_Recorded data_
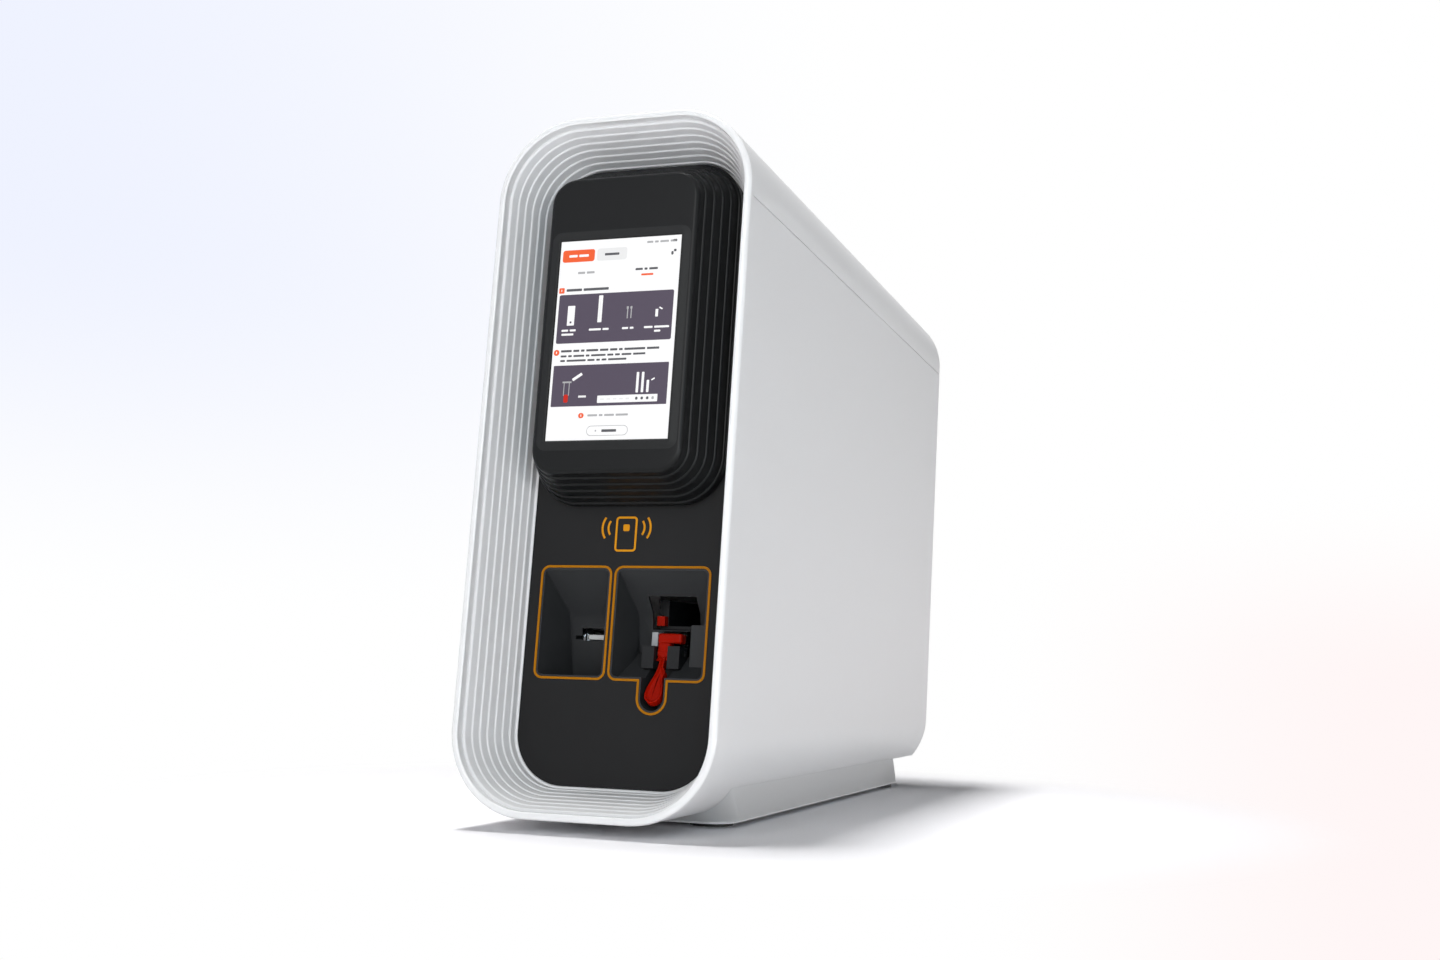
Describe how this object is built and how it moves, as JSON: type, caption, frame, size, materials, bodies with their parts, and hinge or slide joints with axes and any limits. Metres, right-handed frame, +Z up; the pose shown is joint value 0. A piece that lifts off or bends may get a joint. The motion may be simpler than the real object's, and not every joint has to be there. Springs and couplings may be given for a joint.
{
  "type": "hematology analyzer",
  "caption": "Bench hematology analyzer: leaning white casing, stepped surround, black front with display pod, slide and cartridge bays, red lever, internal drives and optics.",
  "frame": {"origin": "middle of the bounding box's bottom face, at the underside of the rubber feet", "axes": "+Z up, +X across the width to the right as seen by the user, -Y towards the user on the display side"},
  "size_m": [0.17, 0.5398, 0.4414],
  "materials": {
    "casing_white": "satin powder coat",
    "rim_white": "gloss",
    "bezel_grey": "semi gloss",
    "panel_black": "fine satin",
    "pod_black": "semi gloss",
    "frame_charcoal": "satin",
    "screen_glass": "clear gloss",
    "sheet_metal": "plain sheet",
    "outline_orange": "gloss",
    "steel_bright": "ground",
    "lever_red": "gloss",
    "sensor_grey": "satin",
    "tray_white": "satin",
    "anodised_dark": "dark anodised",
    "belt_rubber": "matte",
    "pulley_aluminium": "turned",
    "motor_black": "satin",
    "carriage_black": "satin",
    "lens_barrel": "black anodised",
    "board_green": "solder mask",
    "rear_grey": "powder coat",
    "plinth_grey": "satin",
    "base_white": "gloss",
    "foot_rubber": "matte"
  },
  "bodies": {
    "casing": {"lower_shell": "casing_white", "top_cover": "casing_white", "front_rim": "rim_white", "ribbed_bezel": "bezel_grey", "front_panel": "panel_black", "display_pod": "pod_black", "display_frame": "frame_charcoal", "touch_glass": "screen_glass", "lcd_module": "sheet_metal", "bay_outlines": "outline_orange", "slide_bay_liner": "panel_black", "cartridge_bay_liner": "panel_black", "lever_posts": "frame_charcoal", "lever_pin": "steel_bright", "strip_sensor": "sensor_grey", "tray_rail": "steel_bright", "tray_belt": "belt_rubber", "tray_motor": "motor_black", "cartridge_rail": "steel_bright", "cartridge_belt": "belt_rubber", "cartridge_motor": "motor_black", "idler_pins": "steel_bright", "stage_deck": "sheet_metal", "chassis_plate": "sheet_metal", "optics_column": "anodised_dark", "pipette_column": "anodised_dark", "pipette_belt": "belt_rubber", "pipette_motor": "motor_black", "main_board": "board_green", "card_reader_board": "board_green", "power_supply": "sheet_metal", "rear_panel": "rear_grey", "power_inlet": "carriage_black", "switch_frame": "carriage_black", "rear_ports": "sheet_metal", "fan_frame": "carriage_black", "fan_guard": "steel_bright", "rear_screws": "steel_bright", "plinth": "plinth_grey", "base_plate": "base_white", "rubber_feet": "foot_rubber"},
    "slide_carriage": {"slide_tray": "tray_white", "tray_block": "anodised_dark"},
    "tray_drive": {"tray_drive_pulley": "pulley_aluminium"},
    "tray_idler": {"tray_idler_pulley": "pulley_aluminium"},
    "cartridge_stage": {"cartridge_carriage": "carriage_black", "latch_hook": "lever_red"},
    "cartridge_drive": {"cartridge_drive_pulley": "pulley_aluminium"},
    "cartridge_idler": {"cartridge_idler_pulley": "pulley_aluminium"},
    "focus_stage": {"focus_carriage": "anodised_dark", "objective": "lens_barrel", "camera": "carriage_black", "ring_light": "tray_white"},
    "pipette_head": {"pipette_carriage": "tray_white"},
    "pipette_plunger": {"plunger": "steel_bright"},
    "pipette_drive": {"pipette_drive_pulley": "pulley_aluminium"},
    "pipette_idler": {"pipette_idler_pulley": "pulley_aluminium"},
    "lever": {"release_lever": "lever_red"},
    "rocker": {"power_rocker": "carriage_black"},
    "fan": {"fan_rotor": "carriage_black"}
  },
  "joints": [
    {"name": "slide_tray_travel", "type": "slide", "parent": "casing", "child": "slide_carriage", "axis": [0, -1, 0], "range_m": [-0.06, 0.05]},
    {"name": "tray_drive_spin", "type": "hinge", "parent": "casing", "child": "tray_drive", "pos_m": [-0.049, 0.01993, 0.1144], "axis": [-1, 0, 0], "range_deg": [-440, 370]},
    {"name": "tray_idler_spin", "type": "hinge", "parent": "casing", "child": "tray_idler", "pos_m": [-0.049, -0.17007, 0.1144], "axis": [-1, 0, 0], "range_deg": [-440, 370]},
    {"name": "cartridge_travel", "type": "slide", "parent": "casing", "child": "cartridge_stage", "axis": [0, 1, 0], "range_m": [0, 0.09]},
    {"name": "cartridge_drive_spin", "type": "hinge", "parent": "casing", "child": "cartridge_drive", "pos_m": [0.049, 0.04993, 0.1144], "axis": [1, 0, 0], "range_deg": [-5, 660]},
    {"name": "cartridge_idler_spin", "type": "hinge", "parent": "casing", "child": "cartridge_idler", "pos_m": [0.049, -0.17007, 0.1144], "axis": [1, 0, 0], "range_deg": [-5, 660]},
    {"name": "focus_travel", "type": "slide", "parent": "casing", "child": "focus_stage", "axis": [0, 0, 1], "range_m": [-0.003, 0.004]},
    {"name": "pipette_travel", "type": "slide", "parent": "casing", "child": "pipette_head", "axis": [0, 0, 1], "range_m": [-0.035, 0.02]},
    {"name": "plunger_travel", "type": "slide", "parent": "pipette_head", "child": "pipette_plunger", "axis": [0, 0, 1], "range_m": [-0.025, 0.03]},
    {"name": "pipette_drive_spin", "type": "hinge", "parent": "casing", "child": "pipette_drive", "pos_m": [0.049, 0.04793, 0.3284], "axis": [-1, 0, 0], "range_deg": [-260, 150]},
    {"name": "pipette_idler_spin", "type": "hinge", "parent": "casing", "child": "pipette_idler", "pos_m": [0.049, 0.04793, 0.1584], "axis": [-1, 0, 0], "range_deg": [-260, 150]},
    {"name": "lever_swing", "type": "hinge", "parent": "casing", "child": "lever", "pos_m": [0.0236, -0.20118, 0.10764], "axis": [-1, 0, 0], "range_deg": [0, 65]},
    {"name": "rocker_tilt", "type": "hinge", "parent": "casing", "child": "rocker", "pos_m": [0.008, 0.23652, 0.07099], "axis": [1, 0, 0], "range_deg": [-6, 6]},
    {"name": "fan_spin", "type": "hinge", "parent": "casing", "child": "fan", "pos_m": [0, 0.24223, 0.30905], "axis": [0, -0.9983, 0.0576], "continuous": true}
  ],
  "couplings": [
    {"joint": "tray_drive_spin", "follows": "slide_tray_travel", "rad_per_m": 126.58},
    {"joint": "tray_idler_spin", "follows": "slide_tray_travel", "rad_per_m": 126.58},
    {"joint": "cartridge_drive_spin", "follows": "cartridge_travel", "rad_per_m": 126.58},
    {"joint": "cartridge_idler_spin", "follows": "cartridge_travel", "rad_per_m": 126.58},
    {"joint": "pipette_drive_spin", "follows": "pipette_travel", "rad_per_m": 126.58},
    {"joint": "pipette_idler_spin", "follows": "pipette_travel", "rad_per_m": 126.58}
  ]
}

_Written exercise_
Extract each line holding the string "joints".

_Solution_
Describe how this object is built and how it moves, as JSON: type, caption, frame, size, materials, bodies with their parts, and hinge or slide joints with axes and any limits. Metres, right-handed frame, +Z up; the pose shown is joint value 0. A piece that lifts off or bends may get a joint. The motion may be simpler than the real object's, and not every joint has to be there. Springs and couplings may be given for a joint.
  "joints": [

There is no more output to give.